### WHAT YOU SHOULD DO
Give the number of lines that include the word "model", nothing more.

### ROWS
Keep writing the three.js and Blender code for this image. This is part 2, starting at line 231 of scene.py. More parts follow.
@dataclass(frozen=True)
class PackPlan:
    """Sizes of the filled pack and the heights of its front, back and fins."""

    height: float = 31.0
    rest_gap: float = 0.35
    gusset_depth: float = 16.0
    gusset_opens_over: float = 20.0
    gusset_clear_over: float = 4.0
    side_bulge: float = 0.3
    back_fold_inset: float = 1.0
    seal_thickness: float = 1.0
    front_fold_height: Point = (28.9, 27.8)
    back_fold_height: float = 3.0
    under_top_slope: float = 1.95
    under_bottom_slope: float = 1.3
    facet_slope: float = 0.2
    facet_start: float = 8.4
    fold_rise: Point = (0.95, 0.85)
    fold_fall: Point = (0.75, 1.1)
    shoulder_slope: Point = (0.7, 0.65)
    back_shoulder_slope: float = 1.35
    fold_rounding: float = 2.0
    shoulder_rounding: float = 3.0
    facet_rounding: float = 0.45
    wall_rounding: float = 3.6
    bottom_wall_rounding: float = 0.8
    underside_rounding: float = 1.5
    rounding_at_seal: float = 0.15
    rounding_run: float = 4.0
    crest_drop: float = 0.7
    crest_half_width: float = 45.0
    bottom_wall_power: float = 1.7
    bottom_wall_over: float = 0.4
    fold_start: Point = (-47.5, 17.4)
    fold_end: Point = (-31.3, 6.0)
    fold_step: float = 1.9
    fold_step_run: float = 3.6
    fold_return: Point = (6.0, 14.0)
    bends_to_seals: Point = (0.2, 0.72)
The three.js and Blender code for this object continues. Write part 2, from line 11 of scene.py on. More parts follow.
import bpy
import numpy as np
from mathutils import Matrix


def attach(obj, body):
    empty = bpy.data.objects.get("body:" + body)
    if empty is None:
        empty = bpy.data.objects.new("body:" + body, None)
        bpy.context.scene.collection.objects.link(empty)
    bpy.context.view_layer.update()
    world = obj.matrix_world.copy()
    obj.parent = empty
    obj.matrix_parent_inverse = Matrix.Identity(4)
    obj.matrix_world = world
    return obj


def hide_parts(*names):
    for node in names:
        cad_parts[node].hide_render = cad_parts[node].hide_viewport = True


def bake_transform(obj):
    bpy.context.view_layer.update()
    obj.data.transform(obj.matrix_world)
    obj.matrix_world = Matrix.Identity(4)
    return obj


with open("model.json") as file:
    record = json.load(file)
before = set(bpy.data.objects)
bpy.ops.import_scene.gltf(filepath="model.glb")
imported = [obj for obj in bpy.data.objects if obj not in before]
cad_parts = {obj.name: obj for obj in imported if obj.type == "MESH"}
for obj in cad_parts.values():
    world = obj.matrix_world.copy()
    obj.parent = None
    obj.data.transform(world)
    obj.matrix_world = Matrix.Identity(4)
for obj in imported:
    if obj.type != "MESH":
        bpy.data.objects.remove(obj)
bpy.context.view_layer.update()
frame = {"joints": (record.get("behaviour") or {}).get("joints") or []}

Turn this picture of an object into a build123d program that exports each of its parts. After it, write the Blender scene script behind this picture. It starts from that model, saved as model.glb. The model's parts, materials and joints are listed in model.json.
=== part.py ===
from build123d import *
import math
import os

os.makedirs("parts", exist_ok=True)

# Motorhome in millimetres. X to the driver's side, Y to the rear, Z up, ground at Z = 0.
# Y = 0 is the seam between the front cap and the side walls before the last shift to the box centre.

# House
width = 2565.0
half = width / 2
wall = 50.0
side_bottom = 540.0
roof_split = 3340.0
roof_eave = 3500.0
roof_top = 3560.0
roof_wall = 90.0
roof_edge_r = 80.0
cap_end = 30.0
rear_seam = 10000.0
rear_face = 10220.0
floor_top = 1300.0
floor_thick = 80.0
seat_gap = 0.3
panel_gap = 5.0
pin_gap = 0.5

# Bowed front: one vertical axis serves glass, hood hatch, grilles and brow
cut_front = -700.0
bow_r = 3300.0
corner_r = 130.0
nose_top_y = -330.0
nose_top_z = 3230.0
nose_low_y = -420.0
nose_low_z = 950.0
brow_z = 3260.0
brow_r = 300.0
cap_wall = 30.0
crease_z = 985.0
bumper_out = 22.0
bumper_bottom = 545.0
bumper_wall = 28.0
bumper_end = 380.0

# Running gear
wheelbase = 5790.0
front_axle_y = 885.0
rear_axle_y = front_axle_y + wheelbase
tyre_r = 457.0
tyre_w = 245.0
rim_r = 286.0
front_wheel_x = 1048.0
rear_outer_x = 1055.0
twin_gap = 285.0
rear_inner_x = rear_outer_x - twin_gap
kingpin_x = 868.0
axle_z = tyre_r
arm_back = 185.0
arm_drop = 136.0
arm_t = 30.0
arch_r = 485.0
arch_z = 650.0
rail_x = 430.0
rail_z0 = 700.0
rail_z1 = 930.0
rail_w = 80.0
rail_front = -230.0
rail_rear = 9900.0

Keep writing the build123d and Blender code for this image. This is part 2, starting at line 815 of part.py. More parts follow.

### OUTPUT FOR THIS EXERCISE
3